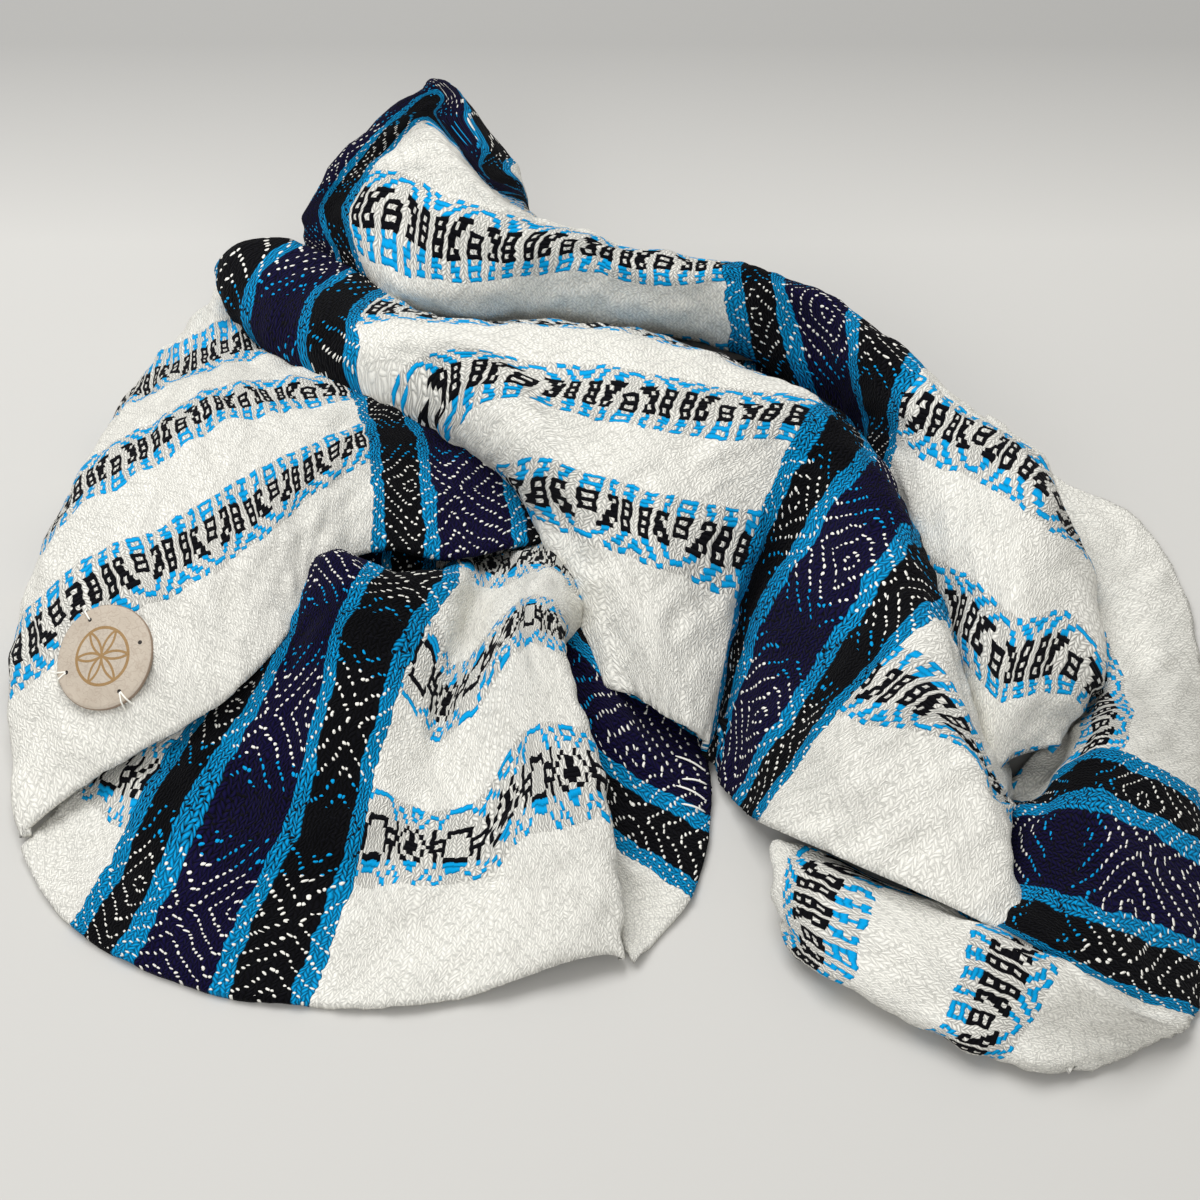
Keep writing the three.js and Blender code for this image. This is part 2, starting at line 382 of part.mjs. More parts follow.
// The largest body of a cut solid.
function mainBody(solid) {
  const bodies = solid.decompose();
  return bodies.reduce((best, body) => (body.volume() > best.volume() ? body : best));
}

// The layers folded away inside the heap: one low mound that keeps under all the cloth,
// with a level terrace at each folded layer along its edge.
function foldedInside(wasm, faces) {
  const points = faces.flatMap(([face, outward]) => face.flatMap((line, i) => (
    line.map((point, j) => point.clone().addScaledVector(outward[i][j], -WALL)))));
  const reach = 150;
  const cells = (2 * reach) / CORE_SPACING;
  const heightAt = (x, y) => {
    const near = points.filter((point) => Math.hypot(point.x - x, point.y - y) < CORE_REACH);
    const room = near.length > 2 ? Math.min(...near.map((point) => point.z)) - CORE_DROP : 0;
    const terraces = Math.floor(room / LAYER);
    const rise = room / LAYER - terraces;
    return LAYER * (terraces + Math.max(0, (rise - 0.5) * 2));
  };
  const grid = [];
  for (let j = 0; j <= cells; j += 1) {
    const line = [];
    for (let i = 0; i <= cells; i += 1) {
      const x = -reach + i * CORE_SPACING;
      const y = -reach + j * CORE_SPACING;
      line.push(new THREE.Vector3(x, y, heightAt(x, y)));
    }
    grid.push(line);
  }
  const columns = [];
  for (let j = 0; j < cells; j += 1) {
    for (let i = 0; i < cells; i += 1) {
      const corners = [grid[j][i], grid[j][i + 1], grid[j + 1][i + 1], grid[j + 1][i]]
        .filter((corner) => corner.z >= CORE_MIN);
      if (corners.length > 2) {
        columns.push(columnUnder(wasm, corners));
      }
    }
  }
  return wasm.Manifold.union(columns);
}

// The leather label: a disc that follows the cloth it is sewn to.
function leatherDisc(wasm, table, side) {
  const step = 0.02;
  const at = (row, knot) => {
    const [, , x, y, z] = onStretch(table, row, knot);
    return new THREE.Vector3(x, y, z);
  };
  const frameAt = (row, knot) => {
    const point = at(row, knot);
    const perRow = at(row + step, knot).sub(point).divideScalar(step);
    const perKnot = at(row, knot + step).sub(point).divideScalar(step);
    const outward = perRow.clone().cross(perKnot).normalize().multiplyScalar(side);
    return { point, perRow, perKnot, outward };
  };
  const centre = frameAt(LABEL_AT[0], LABEL_AT[1]);
  const right = new THREE.Vector3().copy(centre.perRow).normalize();
  const upward = new THREE.Vector3().crossVectors(centre.outward, right).normalize();
  // walks from the centre to the point of the cloth under a point of the flat disc
  const under = (radius, turn) => {
    const goal = centre.point.clone()
      .addScaledVector(right, radius * Math.cos(turn))
      .addScaledVector(upward, radius * Math.sin(turn));
    let [row, knot] = LABEL_AT;
    for (let pass = 0; pass < 8; pass += 1) {
      const here = frameAt(row, knot);
      const miss = goal.clone().sub(here.point);
      row += miss.dot(here.perRow) / here.perRow.lengthSq();
      knot += miss.dot(here.perKnot) / here.perKnot.lengthSq();
    }
    return frameAt(row, knot);
  };
  const rings = [0.01, 0.5, 1];
  const turns = 26;
  const level = (lift) => rings.map((ring) => {
    const line = [];
    for (let k = 0; k < turns; k += 1) {
      const here = under(ring * LABEL_RADIUS, (2 * Math.PI * k) / turns);
      line.push(here.point.clone().addScaledVector(here.outward, lift));
    }
    return line;
  });
  const top = level(LABEL_LIFT + LABEL_THICK);
  const bottom = level(LABEL_LIFT);
  const triangles = [];
  const face = (a, b, c) => triangles.push(a, b, c);
  const size = rings.length * turns;
  for (let k = 0; k < turns; k += 1) {
    const next = (k + 1) % turns;
    for (let r = 0; r < rings.length - 1; r += 1) {
      const a = r * turns + k;
      const b = r * turns + next;
      const c = (r + 1) * turns + next;
      const d = (r + 1) * turns + k;
      face(a, d, c);
      face(a, c, b);
      face(size + a, size + c, size + d);
      face(size + a, size + b, size + c);
    }
    const rim = (rings.length - 1) * turns;
    face(rim + k, size + rim + k, size + rim + next);
    face(rim + k, size + rim + next, rim + next);
    if (k > 0 && k < turns - 1) {
      face(0, k, k + 1);
      face(size, size + k + 1, size + k);
    }
  }
  return solidOf(wasm, [...top.flat(), ...bottom.flat()], triangles);
}

function meshOf(solid, name, look) {
  const { vertProperties, triVerts } = solid.getMesh();
  const geometry = new THREE.BufferGeometry();
  geometry.setAttribute("position", new THREE.BufferAttribute(new Float32Array(vertProperties), 3));
  geometry.setIndex([...triVerts]);
  const mesh = new THREE.Mesh(geometry.toNonIndexed(), new THREE.MeshStandardMaterial(look));
  mesh.geometry.computeVertexNormals();
  mesh.name = name;
  return mesh;
}

const wasm = await Module();
wasm.setup();

// Each stretch is cut back from the ones listed before it, which lie over it.
const stretches = [
  { name: "middle_fold", table: MIDDLE_FOLD, side: 1, acrossSteps: 2, look: CLOTH },
  { name: "back_ridge", table: BACK_RIDGE, side: 1, acrossSteps: 1, look: CLOTH },
  { name: "label_stretch", table: LABEL_STRETCH, side: -1, acrossSteps: 2, look: CLOTH },
  { name: "mouth", table: MOUTH, side: 1, acrossSteps: 2, look: CLOTH },
  { name: "mouth_side", table: MOUTH_SIDE, side: 1, acrossSteps: 2, look: NAVY },
  { name: "right_lobe", table: RIGHT_LOBE, side: -1, acrossSteps: 1, look: CLOTH },
];

const scarf = new THREE.Group();
scarf.name = "cowl_scarf";
const cutters = [];
const faces = [];
for (const stretch of stretches) {
  let solid = wallOf(wasm, stretch, 0);
  for (const cutter of cutters) {
    solid = solid.subtract(cutter);
  }
  scarf.add(meshOf(mainBody(solid), stretch.name, stretch.look));
  cutters.push(wallOf(wasm, stretch, GAP));
  const face = faceOf(stretch.table, CORE_STEPS, CORE_STEPS);
  faces.push([face, outwardOf(face, stretch.side)]);
}
let inside = foldedInside(wasm, faces);
for (const cutter of cutters) {
  inside = inside.subtract(cutter);
}
scarf.add(meshOf(mainBody(inside), "folded_inside", CLOTH));
scarf.add(meshOf(leatherDisc(wasm, LABEL_STRETCH, -1), "leather_label", LEATHER));

export default scarf;
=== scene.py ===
"""A cowl scarf dropped on a table: a wide woven tube lying in a soft heap, with a leather label.

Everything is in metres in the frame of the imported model: +Z up, front towards -Y.
"""
import math

import bpy
import numpy as np
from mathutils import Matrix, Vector


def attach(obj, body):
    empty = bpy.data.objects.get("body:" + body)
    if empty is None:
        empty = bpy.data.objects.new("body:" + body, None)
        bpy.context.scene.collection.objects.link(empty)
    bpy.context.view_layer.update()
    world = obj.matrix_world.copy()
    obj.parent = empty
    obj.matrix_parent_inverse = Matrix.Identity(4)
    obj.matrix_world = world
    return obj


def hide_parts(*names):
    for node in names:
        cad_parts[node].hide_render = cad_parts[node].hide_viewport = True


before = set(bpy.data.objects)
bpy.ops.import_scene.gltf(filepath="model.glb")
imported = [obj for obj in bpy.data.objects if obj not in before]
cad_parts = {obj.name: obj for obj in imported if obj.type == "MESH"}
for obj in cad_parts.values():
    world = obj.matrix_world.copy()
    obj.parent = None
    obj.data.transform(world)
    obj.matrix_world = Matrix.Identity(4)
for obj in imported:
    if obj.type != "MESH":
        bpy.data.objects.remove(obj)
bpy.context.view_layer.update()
MM = 0.001

# ---------------------------------------------------------------------------------------
# Camera: a hand-held view from the front, 50 degrees above the table, 70 mm lens.
VIEW_ELEVATION = math.radians(50.0)
VIEW_DISTANCE = 600 * MM
VIEW_TARGET = Vector((-3 * MM, -23 * MM, 20 * MM))
camera_data = bpy.data.cameras.new("camera")
camera_data.lens = 70
camera_data.sensor_width = 36
camera_data.clip_start = 0.05
camera_data.clip_end = 10
camera = bpy.data.objects.new("camera", camera_data)
camera.location = VIEW_TARGET + VIEW_DISTANCE * Vector(
    (0, -math.cos(VIEW_ELEVATION), math.sin(VIEW_ELEVATION)))
camera.rotation_euler = (math.pi / 2 - VIEW_ELEVATION, 0, 0)
bpy.context.collection.objects.link(camera)
bpy.context.scene.camera = camera
bpy.context.scene.view_settings.view_transform = "Standard"

# ---------------------------------------------------------------------------------------
# Table: a level sheet of pale paper, with painted shade that turns it greyer towards the back, where the
# light falls off.
PAPER_SIDE = 3.0
PAPER_FRONT = (0.57, 0.562, 0.54, 1)
PAPER_BACK_SHADE = (0.372, 0.368, 0.357, 1)
FADE_SPAN = 250 * MM         # behind the origin, where the tone runs from 0 to 1
FADE_SHARES = (0.55, 0.95)   # shares of the span between which the paper turns grey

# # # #

Copy out every line where the word "model" occurs.

Everything is in metres in the frame of the imported model: +Z up, front towards -Y.
bpy.ops.import_scene.gltf(filepath="model.glb")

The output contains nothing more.